I like my pantomime to be by turns silly and sentimental. I don’t like it with smutty gags and innuendo. When I last appeared professionally in panto (as Baron Hardup, with Bonnie Langford as an enchanting Cinders) we had our cheeky moments (Barbara Windsor was the Fairy Godmother, after all), but I recall our producer reminding us that this was family entertainment and for many of the children in the audience their first ever visit to the theatre, and that we had a responsibility to make them welcome and at home.

Gyles Brandreth (centre) as Baron Hardup in Cinderella
Gyles Brandreth (centre) as Baron Hardup in Cinderella

“It’s a party,’ he said, “where no one should feel awkward or ill-at-ease.” Panto isn’t Brecht: you want your audience to go home happy, not alienated.

At the beginning of the 19th century, Joseph Grimaldi (the original Clown Joey) was Britain’s first and biggest-ever pantomime star. He suffered from depression and went to see a doctor who, not knowing who he was, told him to lift his spirits by going to see “the great Grimaldi” in pantomime. “But I am the great Grimaldi!” wailed the clown.

Pantomime is there to lift your spirits, whoever you are, whatever your age. It is the best kind of communal experience. You get elements of that experience in church or at a football match, but panto is the one form of family entertainment where people of all ages laugh and cheer and sing together. It’s exactly what our nation needs now.

 

Oh no we don't!

by Rowan Pelling

Oh no you don’t! Don’t what? You don’t like panto! Cue raucous laughter, even though no one’s said anything remotely hilarious. I can’t believe anyone really, truly, deep down inside, enjoys the mirth-free hell that are pantomimes. They’re just pretending because social conditioning means it’s a crime against British culture – right up there with saying you can’t stand Alan Bennett – to dislike the lame re-hash of stale jokes and fading soap stars that’s the Christmas family show.

Not that I’ve ever understood why a “family panto” would be filled with the kind of creepy innuendo that died with Benny Hill and handsy uncles. Nor do I comprehend the once-yearly passion for cross-dressing. Girls in tights make terrible male leads now no one’s excited by a shapely calf in fishnets. Meanwhile, pantomime dames are a parody of campness, like a night at Madame Jojo’s without the wit, or genuine outrageousness. I suspect it’s different if you have Lily Savage in the role, but there’s only one of her to go around.

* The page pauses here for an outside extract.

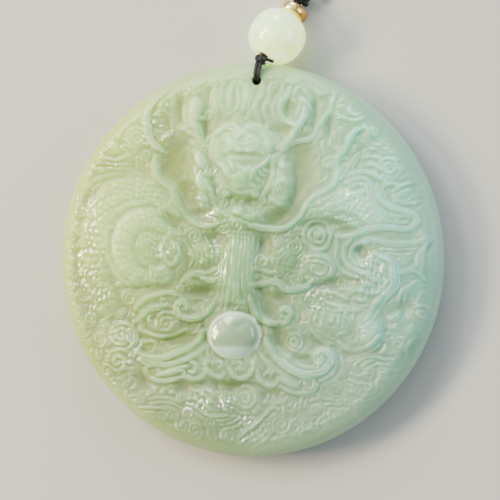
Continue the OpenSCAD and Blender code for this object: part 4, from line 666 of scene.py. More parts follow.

Julian clary as Dandini in Cinderella
Julian clary as Dandini in Cinderella

My mother always took me and my siblings to see some kind of Christmas theatre, from The Wombles Show and Dancing on Ice to, in later childhood, Peter Pan and The Pirates of Penzance. Only once did she attempt a traditional panto: Dick Whittington at the London Palladium in 1980, with Jim Davidson, Mollie Sugden, Windsor Davies, Melvyn Hayes, Clive Dunn and Lionel Blair – making it quite possibly the most pantomimey panto in the entire history of show business. There was even a moment when Eamonn Andrews stormed on stage to sweep Melvyn Hayes off to do This is Your Life – for real, not for effect. Aged 12,

I hated every last second.

But most of all I loathed – and still loathe – the obligation to be a good little audience participant. All that enforced yelling of “He’s behind you!” makes me want to run amok with a pitchfork. Clever, interactive modern theatre sucks the audience in by the force of its own ingenuity. My sons and I were enchanted by the realer-than-real make believe of Tom Morris’s Swallows and Amazons, which sent boats into the audience.

But with panto you’re required to do all the work, like an unpaid extra: you must laugh when told and shout lines that offer no joy beyond the comfort of the stultifyingly familiar. Panto is a concept where mediocrity isn’t just accepted, it’s de rigueur. The concept embraces bad jokes and second-rate scripts, not to mention ropy dancing and singing. It’s like karaoke night down the pub with West End prices. It’s the theatrical equivalent of the awful TV comedy Mrs Brown’s Boys.

What do you think of pantos?
What do you think of pantos?

I understand why actors love panto season and feel the show must go on. It’s the one time of the year when almost all of them are employed, for starters. The masses may ignore the lure of Chekhov, but come December you’ll get bums on seats for no better reason than ingrained habit. It always looks more fun for the performers than the audience. Time to let your hair down and put a silly costume on. My best friend from university is an actress and had a blast in rep playing the back end of a panto cow. It’s de-stress hour for a high-stress business.

In essence, pantomime is the last gasp of vaudeville – an old jokes home for the lost arts of hoofing, warbling, sniggering and using sexual stereotypes so broad you could drive a tank across them.

I’m happy if it’s part of your family’s sacred Christmas traditions. Just don’t expect me to be “Behind you!”